Review Film Menjelang Magrib 2: Wanita yang Dirantai
Yurinda - Kamis, 11 September 2025 08:17 WIB
Menjelang Magrib 2: Wanita yang Dirantai menjadi salah satu rekomendasi film bergenre horor lain yang dapat menjadi tontonan akhir pekan. Film ini bercerita tentang tabir kelam praktik pemasungan yang terjadi di salah satu desa di Indonesia pada masa kolonial.
Disutradarai oleh Helfi C.H. Kardit, film horor psikologis ini mengajak penonton kembali ke tahun 1920-an dengan latar pemerintahan Hindia Belanda. Ketika itu, Universitas Stovia mulai mencetak dokter pribumi yang penuh dengan idealisme mereka masing-masing.
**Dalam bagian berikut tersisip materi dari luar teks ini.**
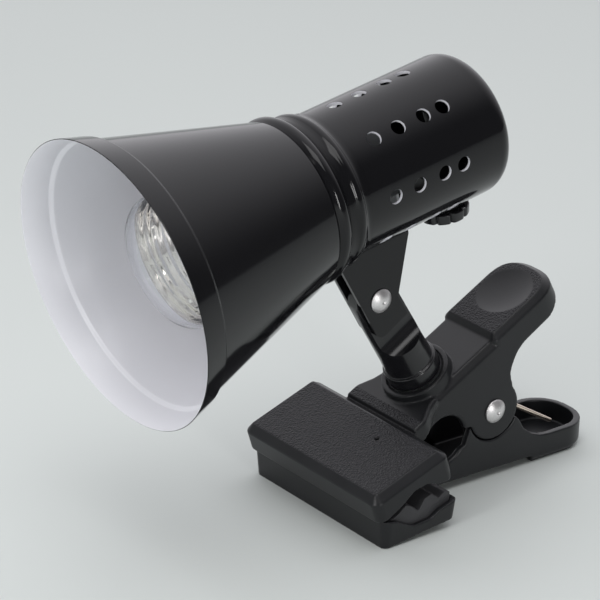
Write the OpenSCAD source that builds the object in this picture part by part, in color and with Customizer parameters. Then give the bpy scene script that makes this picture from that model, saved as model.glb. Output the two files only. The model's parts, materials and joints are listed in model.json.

Cerita dimulai saat Giandra (Aditya Zoni), seorang dokter muda yang memiliki cita-cita tinggi, membaca sebuah berita di Javasche Courant tentang seorang gadis di Desa Karuhun yang dirantai karena dianggap gila oleh warga setempat. Tindakan pemasungan tersebut masih dipandang sebagai metode ‘penyembuhan’ oleh masyarakat setempat, melalui campur tangan dukun dan ritual mistis, praktik yang sangat bertentangan dengan prinsip ilmiah yang dianut Giandra.
Dorongan empati dan integritas ilmiah membawa Giandra menempuh perjalanan panjang dengan pedati yang ditarik kerbau ke desa terpencil tersebut. Sesampainya di desa, ia bertemu dengan Rikke (Aurelia Lourdes), seorang jurnalis keturunan Belanda-pribumi yang menulis berita tentang gadis itu.
Pertemuan mereka hanya diwarnai tiga kata dari Rikke: “Budaya, Mistisisme, dan Takhayul”. Ketiganya menjadi kunci penting dalam menghadapi konflik batin yang kian mendalam. Gadis yang dirantai itu bernama Layla (diperankan oleh Aisha Kastolan).
Layla bukan sekadar korban fisik, melainkan simbol tragedi sosial akibat ketidaktahuan dan tradisi turun-temurun yang begitu mengekang. Sementara itu, Giandra berusaha menyelamatkannya dengan pendekatan medis, tapi warga desa tetap berpegang pada ritual lama, menjadikan setiap adegan semakin mencekam.
Lebih dari sekadar cerita horor, film Menjelang Magrib 2: Wanita yang Dirantai juga menyoroti lapisan kritik sosial: pentingnya pendidikan, kesadaran akan kesehatan mental, dan perlindungan terhadap hak-hak individu, terutama untuk anak dan perempuan. Belenggu akan rasa takut pada yang berbeda dan ketidaktahuan bisa melahirkan tindakan yang terasa seperti di luar akal sehat, seperti pemasungan, yang dokumentasinya masih ada di Indonesia hingga era modern.
Secara visual, atmosfer film ini dibangun dengan sinematografi yang gelap dan remang, pencahayaan dramatis, dan sudut pengambilan kamera yang menyiratkan ketegangan psikologis. Tidak sekadar menakutkan, tetapi menyiksa perasaan penonton dengan rasa tidak nyaman yang muncul secara perlahan.
Film Menjelang Magrib 2: Wanita yang Dirantai secara keseluruhan berhasil memadukan horor historis yang kuat dengan pesan moral yang tajam. Film ini tidak hanya menjadi tontonan seram, tapi juga cermin reflektif yang mengaduk nurani.
Bagi penyuka film horor, terutama buatan dalam negeri, film Menjelang Magrib 2: Wanita yang Dirantai sangat pas untuk mengisi waktu luang. Film ini sudah tayang dan bisa disaksikan di bioskop kesayangan mulai tanggal 4 September.